The Iowa-based Peralta said when she was 18 she was living in New York and trying to get into school for forensic science. That proved too expensive, so she “settled for chemistry.” However, Peralta said she left that field after becoming disenchanted with the pharmaceutical industry. She chose to be a chef instead, a career that lasted until she took up pro fighting.
As a pro, Peralta has shown a proclivity for mentally sparring with her opponents and injecting emotion into her fights. Against Ripley, Peralta revealed to Bloody Elbow, she “went haywire” from missing her family and new dog and decided to focus that into hurting her opponent. She also revealed that she felt Ripley disrespected her striking by showing a keenness to engage on the feet.

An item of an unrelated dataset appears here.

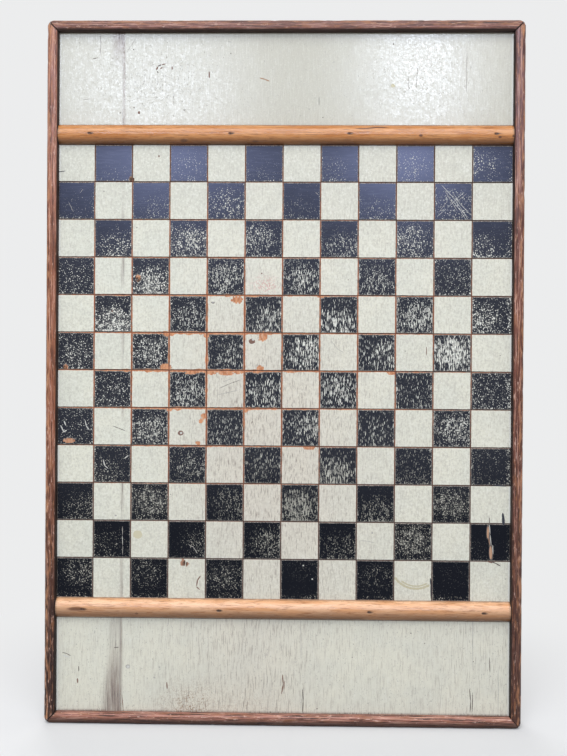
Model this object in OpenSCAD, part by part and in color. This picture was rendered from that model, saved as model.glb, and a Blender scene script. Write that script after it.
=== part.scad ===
// Double-ended game board with a chequered field and a tray at each end.
// It stands on its foot edge, with the playing face towards -Y.
// The origin is the middle of the footprint, on the surface that the board stands on.

/* [Playing field] */
// Side of one square
square = 38.1; // [28:0.1:45]
// Squares along each side of the field
squares = 12; // [8:2:12]
// Extra width that the first column has beyond a full square, or what it lacks where this is below 0
left_over = -1.5; // [-3:0.1:3]
// Extra width of the last column
right_over = 2.1; // [-3:0.1:3]
// Extra height of the first row
head_over = -1.2; // [-3:0.1:3]
// Extra height of the last row
foot_over = 2.3; // [-3:0.1:3]
// Width of the V line scribed between two squares
line_w = 1.4; // [0.8:0.1:2.4]
// Thickness of the paint
coat_t = 0.3; // [0.2:0.05:0.6]

/* [End trays] */
// Height of the tray above the field
upper_tray = 92.6; // [50:0.1:140]
// Height of the tray below the field
lower_tray = 94.6; // [50:0.1:140]

/* [Boards] */
// Thickness of the two boards
board_t = 19; // [15:0.5:25]
// Width of the narrow board, at its face
narrow_w = 65.5; // [50:0.5:100]
// Hairline that has opened between the boards
seam_gap = 0.3; // [0.1:0.1:1]
// Thickness of the tongue on the wide board
tongue_t = 6; // [4:0.5:7]
// Length of the tongue
tongue_len = 7; // [5:0.5:9]
// Room past the end of the tongue
tongue_room = 0.5; // [0.2:0.1:1]

/* [Edge strips] */
// Width of a strip, seen from the front
strip_w = 11.4; // [9:0.1:16]
// Height of a strip above the face of the boards
strip_proud = 8; // [5:0.5:12]
// Radius of the strip's edge next to the face
strip_inner_r = 3.5; // [1:0.25:5]
// Radius of the strip's outer edge in front
strip_outer_r = 4; // [2:0.25:5]
// Radius of the strip's outer edge behind
strip_back_r = 1.5; // [0.5:0.25:3]
// Radius of the knocked-off corners of the frame
corner_r = 7; // [3:0.5:9]

/* [Dividers] */
// Width of a half-round divider, on the face
divider_w = 20.7; // [14:0.1:26]
// Height of a divider above the face
divider_h = 8.5; // [5:0.5:12]

/* [Nails] */
// Radius of a nail's shank
nail_r = 0.9; // [0.7:0.1:1.2]
// Radius of a nail's head
nail_head_r = 1.6; // [1.4:0.1:2.2]
// Thickness of a nail's head
nail_head_t = 0.8; // [0.5:0.1:1.2]
// Length of a nail's tapered point
nail_point = 3; // [2:0.5:5]
// Length of the nails that hold the strips
strip_nail_len = 32; // [24:1:36]
// Length of the nails that hold the dividers
divider_nail_len = 22; // [16:1:24]
// Depth that a divider's nails are set below its crown
nail_set = 0.4; // [0.2:0.1:1]
// Nails along each side strip
side_nails = 6; // [4:1:8]
// Nails along the head strip, and along the foot strip
end_nails = 4; // [3:1:6]
// Distance of a strip's first and last nail from the end of its opening
nail_inset = 30; // [30:1:40]
// Places of the nails in the upper divider, as shares of its length
upper_nails = [0.07, 0.38, 0.64, 0.96]; // [0.05:0.01:0.97]
// Places of the nails in the lower divider, as shares of its length
lower_nails = [0.06, 0.36, 0.69, 0.94]; // [0.05:0.01:0.97]

/* [Hidden] */
$fn = 64;

// Overlap that lets a cut run clear of the face it starts from
clear = 1;

// The face of the boards, across and up
panel_w = squares * square + left_over + right_over;
field_h = squares * square + head_over + foot_over;
panel_h = upper_tray + divider_w + field_h + divider_w + lower_tray;

// Heights above the surface that the board stands on
panel_foot = strip_w;
lower_divider_z = panel_foot + lower_tray + divider_w / 2;
field_foot = panel_foot + lower_tray + divider_w;
field_head = field_foot + field_h;
upper_divider_z = field_head + divider_w / 2;
panel_head = panel_foot + panel_h;

// Depths, from the highest crown in front to the flat back
depth = board_t + max(strip_proud, divider_h);
back_y = depth / 2;
face_y = back_y - board_t;
coat_y = face_y - coat_t;
mid_board_y = face_y + board_t / 2;

// Edges of the boards and of their joint
seam_x = -panel_w / 2 + narrow_w;
groove_len = tongue_len - seam_gap + tongue_room;

// Circle whose segment is the section of a divider
divider_r = (divider_w * divider_w / 4 + divider_h * divider_h) / (2 * divider_h);

// Places of the lines that bound the columns and the rows, counted from the left and from the head
function column_x(i) =
    i <= 0 ? -panel_w / 2 : i >= squares ? panel_w / 2 : left_over + i * square - panel_w / 2;
function row_z(i) =
    i <= 0 ? field_head : i >= squares ? field_foot : field_head - head_over - i * square;

// Half of a scribed line, where there is one
function half_line(i) = i > 0 && i < squares ? line_w / 2 : 0;

// Places of the nails in a row, from the middle of an opening of this length
function nail_row(opening, count) =
    [for (i = [0 : count - 1]) -opening / 2 + nail_inset + i * (opening - 2 * nail_inset) / (count - 1)];

// A nail with its head's top at the origin and its point towards -Z
module nail(len) {
    translate([0, 0, -nail_head_t]) cylinder(h = nail_head_t, r = nail_head_r);
    translate([0, 0, nail_point - len]) cylinder(h = len - nail_point - nail_head_t, r = nail_r);
    translate([0, 0, -len]) cylinder(h = nail_point, r1 = nail_r / 3, r2 = nail_r);
}

// Section of an edge strip: X is depth and Y is the distance outwards from the boards
module strip_section() {
    front = face_y - strip_proud;
    difference() {
        translate([front, 0]) square([back_y - front, strip_w]);
        translate([front, 0]) edge_waste(strip_inner_r);
        translate([front, strip_w]) mirror([0, 1]) edge_waste(strip_outer_r);
        translate([back_y, strip_w]) rotate(180) edge_waste(strip_back_r);
    }
}

// What a rounding plane takes off the corner at the origin
module edge_waste(r) {
    difference() {
        translate([-clear, -clear]) square(r + clear);
        translate([r, r]) circle(r);
    }
}

// A mitred strip along X, lying on an edge of this length, with its outer face towards +Z
module strip_blank(opening) {
    length = opening + 2 * strip_w;
    intersection() {
        translate([-length / 2, 0, 0]) rotate([90, 0, 90]) linear_extrude(length) strip_section();
        translate([0, depth / 2 + clear, 0]) rotate([90, 0, 0]) linear_extrude(depth + 2 * clear)
            polygon([[-opening / 2, 0], [opening / 2, 0], [length / 2, strip_w], [-length / 2, strip_w]]);
    }
}

// Nails of one strip, driven in from its outer face
module strip_nail_row(opening, count) {
    for (x = nail_row(opening, count)) translate([x, mid_board_y, strip_w]) nail(strip_nail_len);
}

// Each of these turns a strip, or its nails, to one edge of the boards
module to_head() { translate([0, 0, panel_head]) children(); }
module to_foot() { translate([0, 0, panel_foot]) rotate([0, 180, 0]) children(); }
module to_left() { translate([-panel_w / 2, 0, panel_foot + panel_h / 2]) rotate([0, -90, 0]) children(); }
module to_right() { translate([panel_w / 2, 0, panel_foot + panel_h / 2]) rotate([0, 90, 0]) children(); }

// Front outline of the whole board, with its corners knocked off
module frame_outline() {
    half_w = panel_w / 2 + strip_w;
    high = panel_head + strip_w;
    translate([-half_w + corner_r, 0]) square([2 * (half_w - corner_r), high]);
    translate([-half_w, corner_r]) square([2 * half_w, high - 2 * corner_r]);
    for (x = [-1, 1], z = [corner_r, high - corner_r])
        translate([x * (half_w - corner_r), z]) circle(corner_r);
}

// Cuts whatever it is given to the outline of the board
module knock_off_corners() {
    intersection() {
        children();
        translate([0, depth / 2 + clear, 0]) rotate([90, 0, 0]) linear_extrude(depth + 2 * clear)
            frame_outline();
    }
}

// A half-round divider across the boards, at this height, with its nails at these shares of its length
module divider(z, shares) {
    difference() {
        translate([-panel_w / 2, face_y, z]) rotate([90, 0, 90]) linear_extrude(panel_w) intersection() {
            translate([divider_r - divider_h, 0]) circle(divider_r);
            translate([-divider_h - clear, -divider_w / 2]) square([divider_h + clear, divider_w]);
        }
        at_divider_nails(z, shares) nail(divider_nail_len);
        at_divider_nails(z, shares) cylinder(h = nail_set + clear, r = nail_head_r);
    }
}

// Sets something at each nail of a divider, with its origin at the top of the sunken head
module at_divider_nails(z, shares) {
    for (share = shares)
        translate([(share - 0.5) * panel_w, face_y - divider_h + nail_set, z]) rotate([90, 0, 0]) children();
}

// The V lines between the squares, as bars that lie on one edge in the face
module scribed_lines() {
    side = line_w / sqrt(2);
    for (i = [1 : squares - 1]) {
        translate([column_x(i), face_y, field_foot + field_h / 2]) rotate([0, 0, 45])
            cube([side, side, field_h], center = true);
        translate([0, face_y, row_z(i)]) rotate([45, 0, 0])
            cube([panel_w + 2 * clear, side, side], center = true);
    }
}

// The part of the boards' thickness that the tongue takes, from one X to another
module tongue(from_x, to_x) {
    translate([from_x, mid_board_y - tongue_t / 2, panel_foot]) cube([to_x - from_x, tongue_t, panel_h]);
}

// Everything that is cut into the boards once they are joined
module face_work() {
    scribed_lines();
    all_strip_nails();
    all_divider_nails();
}

module all_strip_nails() {
    to_head() strip_nail_row(panel_w, end_nails);
    to_foot() strip_nail_row(panel_w, end_nails);
    to_left() strip_nail_row(panel_h, side_nails);
    to_right() strip_nail_row(panel_h, side_nails);
}

module all_divider_nails() {
    at_divider_nails(upper_divider_z, upper_nails) nail(divider_nail_len);
    at_divider_nails(lower_divider_z, lower_nails) nail(divider_nail_len);
}

// The paint of one square, counted from the head row and the left column
module square_paint(row, column) {
    left = column_x(column) + half_line(column);
    right = column_x(column + 1) - half_line(column + 1);
    head = row_z(row) - half_line(row);
    foot = row_z(row + 1) + half_line(row + 1);
    translate([left, coat_y, foot]) cube([right - left, coat_t, head - foot]);
}

// Every other square, starting with the first one or with the second one
module every_other_square(start) {
    for (row = [0 : squares - 1], column = [0 : squares - 1])
        if ((row + column) % 2 == start) square_paint(row, column);
}

// Board down the left side, with a groove in its right edge
module narrow_board() {
    color("#b5855c") difference() {
        translate([-panel_w / 2, face_y, panel_foot]) cube([narrow_w, board_t, panel_h]);
        tongue(seam_x - groove_len, seam_x + clear);
        face_work();
    }
}

// Board that fills the rest of the panel, with a tongue on its left edge
module wide_board() {
    left = seam_x + seam_gap;
    color("#ad7d55") difference() {
        union() {
            translate([left, face_y, panel_foot]) cube([panel_w / 2 - left, board_t, panel_h]);
            tongue(left - tongue_len, left);
        }
        face_work();
    }
}

// The four mitred strips nailed round the boards
module head_strip() {
    color("#8a5a4a") difference() {
        knock_off_corners() to_head() strip_blank(panel_w);
        to_head() strip_nail_row(panel_w, end_nails);
    }
}

module foot_strip() {
    color("#8a5a4a") difference() {
        knock_off_corners() to_foot() strip_blank(panel_w);
        to_foot() strip_nail_row(panel_w, end_nails);
    }
}

module left_strip() {
    color("#7c5043") difference() {
        knock_off_corners() to_left() strip_blank(panel_h);
        to_left() strip_nail_row(panel_h, side_nails);
    }
}

module right_strip() {
    color("#7c5043") difference() {
        knock_off_corners() to_right() strip_blank(panel_h);
        to_right() strip_nail_row(panel_h, side_nails);
    }
}

// Half-round bar between the upper tray and the field
module upper_divider() {
    color("#cf9c70") divider(upper_divider_z, upper_nails);
}

// Half-round bar between the field and the lower tray
module lower_divider() {
    color("#cf9c70") divider(lower_divider_z, lower_nails);
}

module strip_nails() {
    color("#4a3a33") all_strip_nails();
}

module divider_nails() {
    color("#4a3a33") all_divider_nails();
}

// Paint between the scribed lines, in two colours
module light_squares() {
    color("#d6d7cb") every_other_square(0);
}

module dark_squares() {
    color("#2c2f3d") every_other_square(1);
}

// Paint of the two end trays
module tray_paint() {
    color("#d3d5c9") {
        translate([-panel_w / 2, coat_y, panel_foot]) cube([panel_w, coat_t, lower_tray]);
        translate([-panel_w / 2, coat_y, panel_head - upper_tray]) cube([panel_w, coat_t, upper_tray]);
    }
}

narrow_board();
wide_board();
head_strip();
foot_strip();
left_strip();
right_strip();
upper_divider();
lower_divider();
strip_nails();
divider_nails();
light_squares();
dark_squares();
tray_paint();
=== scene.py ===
# %% [markdown]
# # An old painted game board
#
# The board is a panel of two pine boards, joined side by side. Four round-edged strips are nailed round
# it, and two half-round bars part the chequered field from the tray at each end. Somebody painted the
# panel ivory, scribed the squares with a blade, and laid blue-black paint on every other one.
#
# What makes such a board lovely is its age: black worn through to the ivory under it, paint that flaked
# off along the scribed lines, and stain rubbed away on the edges. So most of this lesson is about wear.

# %% The frame
import math
import random

import bmesh
import bpy
from mathutils import Matrix, Vector, noise


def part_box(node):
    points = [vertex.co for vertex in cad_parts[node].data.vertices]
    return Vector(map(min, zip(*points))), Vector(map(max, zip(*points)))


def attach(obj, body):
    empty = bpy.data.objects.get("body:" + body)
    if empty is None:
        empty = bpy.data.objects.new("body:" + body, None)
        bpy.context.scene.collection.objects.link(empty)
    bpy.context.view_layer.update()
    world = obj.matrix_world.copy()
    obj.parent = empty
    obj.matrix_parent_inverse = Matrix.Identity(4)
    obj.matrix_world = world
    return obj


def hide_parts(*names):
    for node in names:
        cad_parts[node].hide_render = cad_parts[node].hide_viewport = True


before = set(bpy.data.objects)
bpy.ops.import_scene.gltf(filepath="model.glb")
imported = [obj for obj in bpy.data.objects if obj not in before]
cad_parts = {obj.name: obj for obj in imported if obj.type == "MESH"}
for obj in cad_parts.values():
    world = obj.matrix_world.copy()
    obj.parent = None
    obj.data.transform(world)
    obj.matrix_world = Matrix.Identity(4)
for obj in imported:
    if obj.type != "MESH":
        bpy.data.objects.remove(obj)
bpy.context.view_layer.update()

MM = 0.001


def add_object(name, data):
    """Puts an object in the scene, for a mesh, a lamp or a camera."""
    made = bpy.data.objects.new(name, data)
    bpy.context.scene.collection.objects.link(made)
    return made


# %% [markdown]
# ## The board's own ruler
#
# A mark on the paint is named by its column and row, counted from the head left corner. The edges of the
# panel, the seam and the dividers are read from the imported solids. The size of a square, the places of
# knots, scuffs and flecks, and the heights where tones change are fixed numbers, to be set anew for
# another board.

# %% Places on the board
SQUARES = 12
LINE_W = 1.4 * MM

panel_lo, panel_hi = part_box("tray_paint")
field_lo, field_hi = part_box("light_squares")
board_lo, board_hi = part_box("wide_board")
upper_lo, upper_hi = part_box("upper_divider")
lower_lo, lower_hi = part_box("lower_divider")
seam_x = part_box("narrow_board")[1].x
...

Versus Vlismas, Peralta conceded there was drama leading up to the fight. Though, she claimed she’s not responsible for it. The source of the animus appears to be Peralta kissing one of Vlismas’ training partners during a face-off, something Peralta blames on a diminished state brought on by weight-cutting.
When asked if mental attacks or ‘trash talk’ were an intentional part of her game or something that just followed her from fight to fight, Peralta sniggered before fessing up; “It’s intention.”
However, Peralta said she doesn’t think she’ll engage in similar behaviour with Hansen. Although, her reasoning for this could be considered trash talk in itself.
“No offense, but in order for me to get in someone’s head they have to have something in their head to begin with,” said Peralta. “So that won’t be my strategy with Hansen. I don’t think she’s had enough experience in life for me to be able to get into her head, because there’s nothing there. What am I going to do in her head? I’m going to be really bored … With her I don’t see how we could even possibly have a conversation. What am I going to ask? What’s your favourite power ranger and then disagree with that?”
Peralta stressed that her words against Hansen should be interpreted as: “Passion for the sport more than disrespect for the opponent.” She also said, even though she doesn’t think Hansen is very worldly, she has a lot of respect for her fighting abilities. “She’s a really talented girl,” said Peralta who envisions an entertaining bout come Saturday night.
“I would love to get a submission win,” she said — thinking forwards to the contest. “I would love to get a submission win because I feel that, if I do that, I would prove to people watching that I’m not a one dimensional fighter; that I have been working on my ground game. I know [Hansen] wants to show off her striking, but she should be thinking more about getting the win.”
“For me, I can’t afford to lose,” added Peralta, with passion. “[Vlismas] lost her last fight and she recovered in two days. I think her after party was better than mine, even though I was the one who won the fight. And that has a lot to do with who you know and what you are. I don’t have many things going for me over here. Seriously, sometimes I don’t have gas money to make it to training. So I can’t afford to lose.”
You can see Peralta channel this motivation into her fight with Hansen this Saturday night at Invicta FC 31. The strawweight bout is part of an offering that includes Pearl Gonzalez vs. Daiane Firmino and a strawweight title fight between champion Virna Jandiroba and challenger Janaisa Morandin. The action starts on UFC Fight Pass at 8PM ET.